Written request:
Take the line that contains "What OpenSCAD source" as the first line and the final line of the records as the last; return exactly those lines and the lines between.

Records for this exercise:
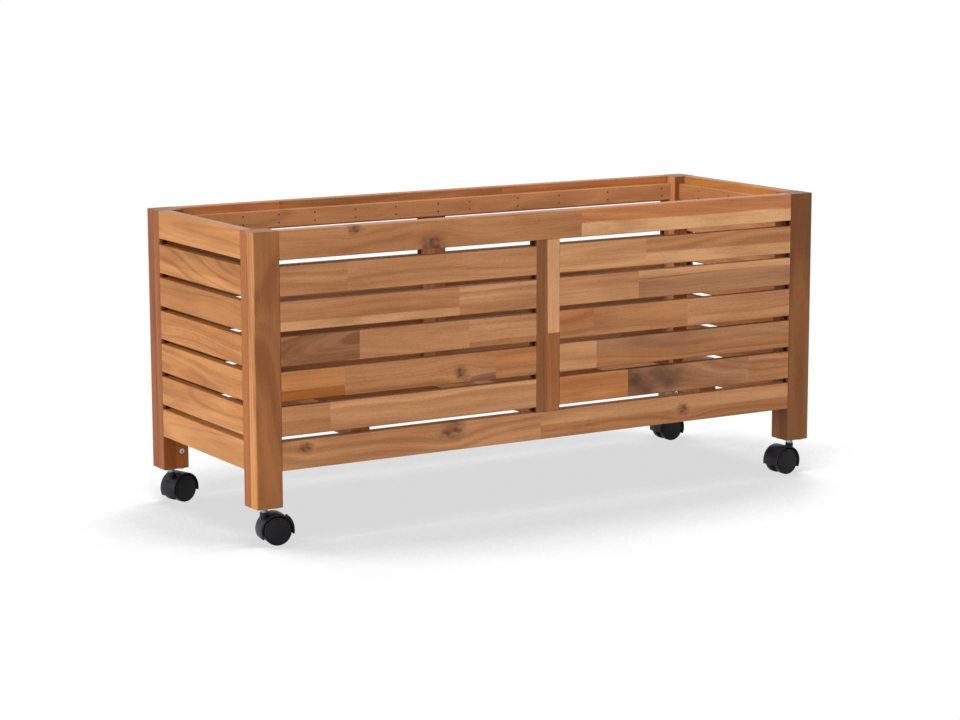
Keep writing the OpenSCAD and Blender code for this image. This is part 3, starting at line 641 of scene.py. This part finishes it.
# %% Front staves
# the boards end 435 mm to either side of the middle
END = 435
FRONT = {
    "front_top_rail": [
        stave(-260, "brown", knot=(-319, 16, 8), runs_on=True), stave(54, "brown", knot=(-195, -13, 14)),
        stave(END, "orange", "straw", 0.49, 0.2)],
    "front_slat_left_5": [stave(-331, "honey", "brown", 0.4), stave(-23, "honey")],
    "front_slat_right_5": [stave(167, "light"), stave(END, "brown", "yellow", 0.45, 0.2)],
    "front_slat_left_4": [stave(-152, "brown", "yellow", 0.31, 0.3), stave(-23, "pale", "brown", 0.4, 0.4)],
    "front_slat_right_4": [stave(155, "honey", "pale", 0.5), stave(END, "yellow", "grey", 0.75, 0.4)],
    "front_slat_left_3": [stave(-313, "walnut", "walnut", 0.5, 1.1), stave(-136, "honey"),
                          stave(-23, "pale", "russet", 0.22)],
    "front_slat_right_3": [stave(76, "red", "brown", 0.5, 0.5), stave(244, "brown"),
                           stave(END, "honey", figure=0.5)],
    "front_slat_left_2": [stave(-337, "amber", "rust", 0.35, 0.4),
                          stave(-136, "brown", "russet", 0.27, 0.3, knot=(-149, -6.5, 9), runs_on=True),
                          stave(-92, "brown", "plum", 0.27, 0.3, knot=(-149, -6.5, 9)),
                          stave(-23, "red", "russet", 0.5)],
    "front_slat_right_2": [stave(81, "light"), stave(END, "grey", "russet", 0.5, 0.35)],
    "front_slat_left_1": [stave(-360, "honey", "russet", 0.5), stave(-23, "light", "pale", 0.4)],
    "front_slat_right_1": [stave(137, "red", "amber", 0.5),
                           stave(359, "grey", "grey", 0.5, 1.1, knot=(176, 6, 44)),
                           stave(END, "honey", "russet", 0.8, 0.7)],
    "front_bottom_rail": [stave(-290, "honey", "honey", 0.5, 0.3, knot=(-399, 10, 8), runs_on=True),
                          stave(-16, "honey", "honey", 0.5, 0.3, knot=(-164, 11, 15)),
                          stave(END, "pale", "russet", 0.5, 0.4, knot=(237, 0, 8))],
    "front_centre_stile": [stave(260, "umber", "chestnut", 0.36, 0.4),
                           stave(400, "yellow", "chestnut", 0.46, 0.3)],
}

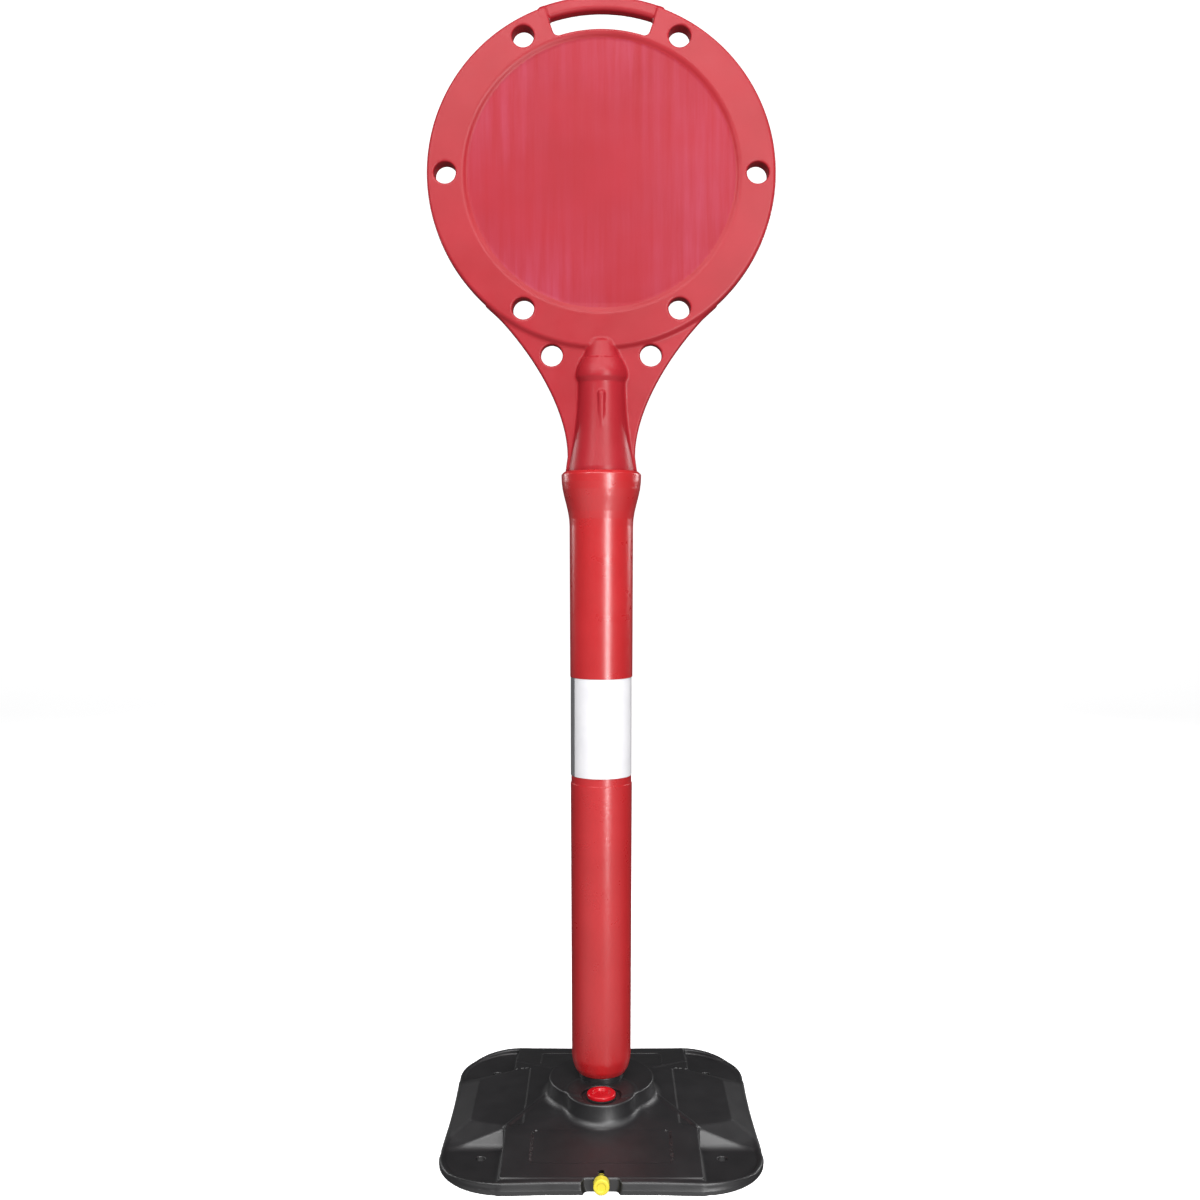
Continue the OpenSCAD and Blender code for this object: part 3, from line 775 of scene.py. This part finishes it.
def make_world():
    """Dim surroundings: a little brighter in front, and brightest low down in front."""
    world = bpy.data.worlds.new("studio")
    world.use_nodes = True
    tree = world.node_tree
    place = tree.nodes.new("ShaderNodeTexCoord").outputs["Generated"]
    parts = tree.nodes.new("ShaderNodeSeparateXYZ")
    tree.links.new(place, parts.inputs["Vector"])

    def ramp(axis, start, end, low, high):
        node = tree.nodes.new("ShaderNodeMapRange")
        for socket, number in (("From Min", start), ("From Max", end), ("To Min", low), ("To Max", high)):
            node.inputs[socket].default_value = number
        tree.links.new(parts.outputs[axis], node.inputs["Value"])
        return node.outputs["Result"]

    def combine(operation, a, b):
        node = tree.nodes.new("ShaderNodeMath")
        node.operation = operation
        tree.links.new(a, node.inputs[0])
        tree.links.new(b, node.inputs[1])
        return node.outputs[0]

    around = ramp("Y", 1.0, -1.0, 0.05, 0.22)
    low_front = combine("MULTIPLY", ramp("Y", 0.2, -0.6, 0.0, 1.0), ramp("Z", -0.05, -0.4, 0.0, 0.7))
    background = tree.nodes["Background"]
    background.inputs["Color"].default_value = (1.0, 1.0, 1.0, 1.0)
    tree.links.new(combine("ADD", around, low_front), background.inputs["Strength"])
    bpy.context.scene.world = world


def make_studio():
    make_world()
    bpy.context.scene.view_settings.view_transform = "Standard"
    add_light("key_strip", (0.8, -1.9, 0.75), (0, 0, 0.6), 0.26, 1.7, 34)
    add_light("front_box", (0, -2.3, 2.3), (0, 0, 0.5), 1.8, 0.7, 30)
    add_light("overhead", (0.1, -1.1, 2.8), (0, 0, 0.3), 4.4, 1.0, 52)
    add_light("left_strip", (-1.2, -1.6, 1.8), (0, 0, 1.0), 0.3, 0.9, 12)
    add_light("rear_right", (2.7, 1.9, 1.5), (0, 0, 0.8), 0.8, 1.6, 32)
    add_light("rear_left", (-2.7, 1.9, 1.5), (0, 0, 0.8), 0.8, 1.6, 24)


def make_camera():
    scene = bpy.context.scene
    data = bpy.data.cameras.new("camera")
    data.sensor_width = 36.0
    data.lens = 37.55
    data.shift_x, data.shift_y = -0.0011, -0.0323
    data.clip_start, data.clip_end = 0.05, 50
    camera = bpy.data.objects.new("camera", data)
    camera.location = (0.0, -1.4467, 0.6651)
    camera.rotation_euler = (radians(90 - 0.7), 0, 0)
    scene.collection.objects.link(camera)
    scene.camera = camera


make_head()
make_post()
make_band()
make_spigot()
make_base()
make_filler()
make_drain()
make_floor()
make_studio()
make_camera()
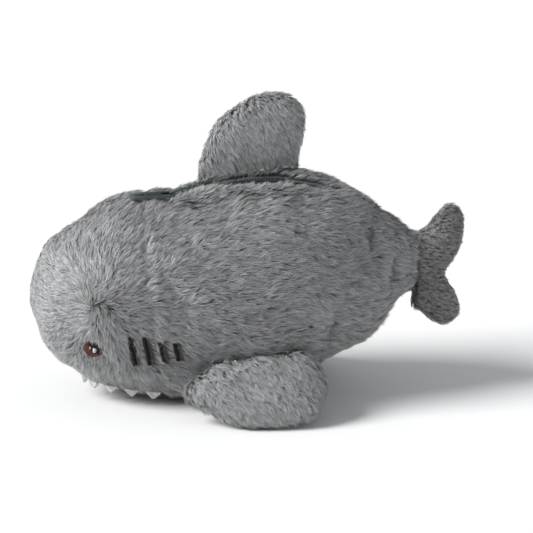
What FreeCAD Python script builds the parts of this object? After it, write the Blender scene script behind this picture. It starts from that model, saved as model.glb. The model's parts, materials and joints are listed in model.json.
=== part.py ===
import FreeCAD, Part

import math
import os

from FreeCAD import Placement, Rotation, Vector

# Plush shark pouch. Millimetres, +Z up, nose towards -X, left side towards -Y.
# The origin is on the floor, below the middle of the whole toy.

# ---- Driving dimensions -------------------------------------------------
HALF_LENGTH = 108.0          # nose tip to origin, and origin to tail tips
PANEL_THICKNESS = 3.0        # plush fabric, backing plus half of its pile
WADDING_THICKNESS = 4.0      # fibre wadding between the plush and the lining
LINING_THICKNESS = 0.8
THREAD_LAYER = 0.4           # each layer of embroidery stands this proud

# The body, as stations from nose to tail: x, belly height, back height, half width.
BODY_STATIONS = [
    (-HALF_LENGTH, 49.0, 56.0, 4.0),
    (-104.0, 37.0, 68.0, 14.0),
    (-95.0, 21.5, 80.5, 27.0),
    (-80.0, 9.0, 93.0, 37.0),
    (-58.0, 0.5, 103.0, 42.5),
    (-30.0, -3.0, 105.5, 44.5),
    (6.0, -2.5, 113.5, 44.0),
    (34.0, 14.0, 112.5, 39.5),
    (54.0, 25.0, 104.0, 31.0),
    (70.0, 40.0, 91.0, 20.0),
    (82.0, 52.0, 82.0, 11.0),
]
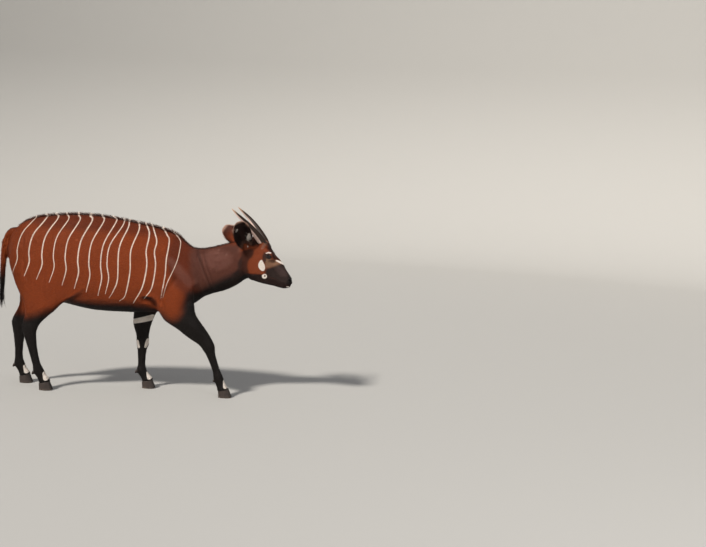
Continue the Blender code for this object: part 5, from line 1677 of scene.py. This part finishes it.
def makeHorn(name, side):
    rows = curveThrough([(x, side * y, z, r) for x, y, z, r in horns["line"]], horns["steps"])
    sides, last = horns["sides"], len(rows) - 1
    points, keels, rears, places = [], [], [], []
    for k, (x, y, z, radius) in enumerate(rows):
        before, after = rows[max(k - 1, 0)], rows[min(k + 1, last)]
        way = Vector(after[:3] - before[:3]).normalized()
        outward = Vector((0, side, 0))
        outward = (outward - way * outward.dot(way)).normalized()
        rear = way.cross(outward) * side
        share = k / last
        turn = horns["twist"] * share
        wave = math.sin(2 * math.pi * horns["rings"] * share ** horns["ringCrowd"])
        wave = horns["ringHeight"] * (wave - 1) * (1 - share) ** horns["ringFade"]
        for j in range(sides):
            angle = 2 * math.pi * j / sides
            off = math.atan2(math.sin(angle - turn), math.cos(angle - turn))
            keel = math.exp(-((off / horns["keelWidth"]) ** 2))
            size = radius * (1 + horns["keel"] * keel) + wave * (1 - 0.5 * keel)
            ring = outward * horns["flat"] * math.cos(angle) + rear * math.sin(angle)
            points.append(Vector((x, y, z)) + ring * size)
            keels.append(keel)
            rears.append(math.sin(angle))
            places.append((math.cos(angle), math.sin(angle), share))
    end = Vector(rows[-1][:3])
    points.append(end + (end - Vector(rows[-2][:3])).normalized() * horns["tip"])
    keels.append(0)
    rears.append(0)
    places.append((0, 0, 1))
    faces = ringFaces(last + 1, sides)
    faces += [(last * sides + j, last * sides + (j + 1) % sides, len(points) - 1) for j in range(sides)]
    faces.append(tuple(range(sides)))
    mesh = meshOf(name, turned(np.array([tuple(p) for p in points])), faces)
    faceOut(mesh)
    storeNumber(mesh, "keel", keels)
    storeNumber(mesh, "rear", rears)
    storeVector(mesh, "hornPlace", places)
    shadeSmooth(mesh, hornMaterial)
    return newObject(name, mesh)


def makeHornMaterial():
    material, tree, shader = newMaterial("horn", {"Specular IOR Level": 0.22})
    place = tree.node("ShaderNodeAttribute", {"attribute_name": "hornPlace"}, out=1)
    along = tree.node("ShaderNodeSeparateXYZ", None, {0: place}, out=2)
    streaks = tree.noise(1.6, 5.0, stretch=(9.0, 9.0, 2.2), place=place)
    fine = tree.noise(2.0, 3.0, stretch=(34.0, 34.0, 5.0), place=place)
    colour = tree.mix(streaks, rgb(22, 14, 10), rgb(54, 37, 27))
    # painted highlight: a pale strip on the rear face of each horn, where it would catch the light
    rearGlint = tree.step(tree.number("rear"), 0.02, 0.38) * tree.step(along, 0.02, 0.10) * (0.72 + 0.4 * fine)
    colour = tree.mix(rearGlint, colour, rgb(214, 186, 174))
    # painted highlight along the keel
    colour = tree.mix(tree.number("keel") * 0.25, colour, rgb(120, 98, 84))
    colour = tree.mix(tree.step(along, 0.84, 1.0) * 0.75, colour, rgb(196, 160, 130))
    feed(tree, shader, Base_Color=colour, Roughness=0.42 + 0.20 * fine, Normal=tree.bump(fine, 0.0008, 0.6))
    return material


hornMaterial = makeHornMaterial()

ball = {
    "radius": 0.0203,
    "cornea": 0.0009,
    "corneaReach": 0.62,
    "forward": 0.28,  # how far the eye looks ahead
    "upward": 0.03,
    "follow": 0.6,  # how much the pupil follows the tilt of the slit
    "iris": 0.66,  # the angles from the middle of the eye to the edge of the iris
    "pupilLength": 0.40,
    "pupilHeight": 0.24,
    "rings": 40,
    "sides": 56,
    "crowd": 1.15,  # the rings stand closer at the front
}


def makeEye(name, side):
    x, y, z = eyes["centre"]
    axis = Vector((ball["forward"], side, ball["upward"])).normalized()
    tilt = eyes["slitTilt"] * ball["follow"]
    flatWay = Vector((math.cos(tilt), 0, math.sin(tilt)))
    flatWay = (flatWay - axis * flatWay.dot(axis)).normalized()
    upWay = axis.cross(flatWay)
    points, places = [], []
    rings, sides = ball["rings"], ball["sides"]
    for k in range(rings + 1):
        polar = math.pi * (k / rings) ** ball["crowd"]
        radius = ball["radius"] + ball["cornea"] * math.exp(-((polar / ball["corneaReach"]) ** 4))
        for j in range(sides):
            angle = 2 * math.pi * j / sides
            ring = flatWay * math.cos(angle) + upWay * math.sin(angle)
            points.append(Vector((x, side * y, z)) + (axis * math.cos(polar) + ring * math.sin(polar)) * radius)
            places.append((polar * math.cos(angle), polar * math.sin(angle), polar))
    mesh = meshOf(name, turned(np.array([tuple(p) for p in points])), ringFaces(rings + 1, sides))
    storeVector(mesh, "eyePlace", places)
    faceOut(mesh, join=1e-6)
    shadeSmooth(mesh, eyeMaterial)
    return newObject(name, mesh)


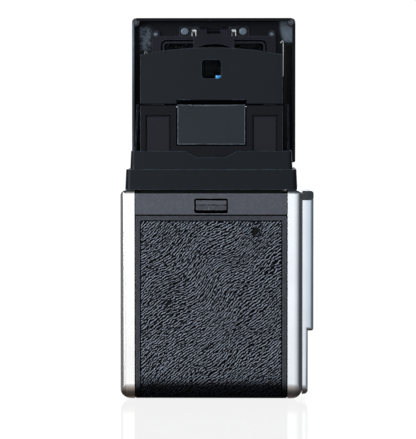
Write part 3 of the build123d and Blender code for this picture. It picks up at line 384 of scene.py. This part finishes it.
def glass_finish(name, code, roughness=0.02, ior=1.52, coat="5a6cff", coat_weight=0.0, film=0.0):
    """Clear glass, with a trace of dust and, on a lens, a coloured coating."""
    f = Finish(name)
    dust = f.cells(0.7).rise(0.06, 0.02) * f.grain(0.1, 2.0).rise(0.45, 0.65)
    wiped = f.grain(0.15, 3.0, f.stretched((1, 1, 0.3))).rise(0.4, 0.8)
    base = f.mix(dust * 0.5 + wiped * 0.05, tone(code), tone("c8ccd0"))
    return f.shade(
        Base_Color=base,
        Roughness=roughness + wiped * 0.02 + dust * 0.2,
        IOR=ior,
        Transmission_Weight=1.0,
        Coat_Weight=coat_weight,
        Coat_Roughness=0.02,
        Coat_Tint=tone(coat),
        Thin_Film_Thickness=film,
        Thin_Film_IOR=1.38,
        Normal=f.relief(wiped, 0.001),
    )


def ground_glass_finish():
    """Focusing screen: fine matt glass with a ruled grid."""
    f = Finish("ground_screen")
    fine = f.grain(8.0, 2.0)
    pitch, line_y = 10.0, -4.5
    across = abs((f.x / pitch).fraction() - 0.5)
    along = abs(((f.y - line_y) / pitch).fraction() - 0.5)
    line = across.most(along).rise(0.482, 0.49)
    base = f.mix(fine, tone("b9bdb8"), tone("cfd2cc"))
    base = f.mix(line * 0.8, base, tone("20242a"))
    return f.shade(
        Base_Color=base,
        Roughness=0.38 + fine * 0.12,
        IOR=1.5,
        Transmission_Weight=0.55,
        Normal=f.relief(fine, 0.01),
    )


def mirror_finish():
    """Mirror with a thin haze and a few specks of dust."""
    f = Finish("front_silvered_mirror")
    haze = smudges(f, 0.05)
    speck = f.cells(0.5).rise(0.05, 0.02)
    return f.shade(
        Base_Color=f.mix(haze * 0.3 + speck * 0.4, tone("eceef0"), tone("c4c8cc")),
        Metallic=1.0,
        Roughness=0.02 + haze * 0.04 + speck * 0.3,
        Normal=f.relief(haze, 0.001),
    )


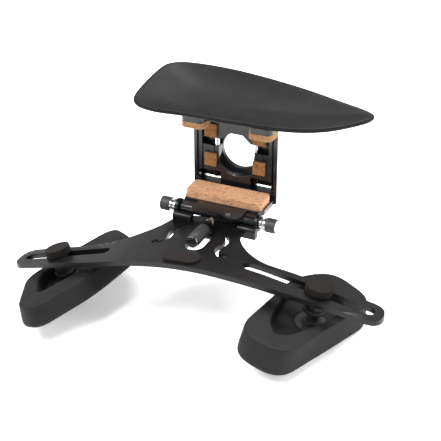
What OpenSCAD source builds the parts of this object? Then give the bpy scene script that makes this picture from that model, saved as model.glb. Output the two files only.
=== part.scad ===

Result of the task:
What OpenSCAD source builds the parts of this object? Then give the bpy scene script that makes this picture from that model, saved as model.glb. Output the two files only.
=== part.scad ===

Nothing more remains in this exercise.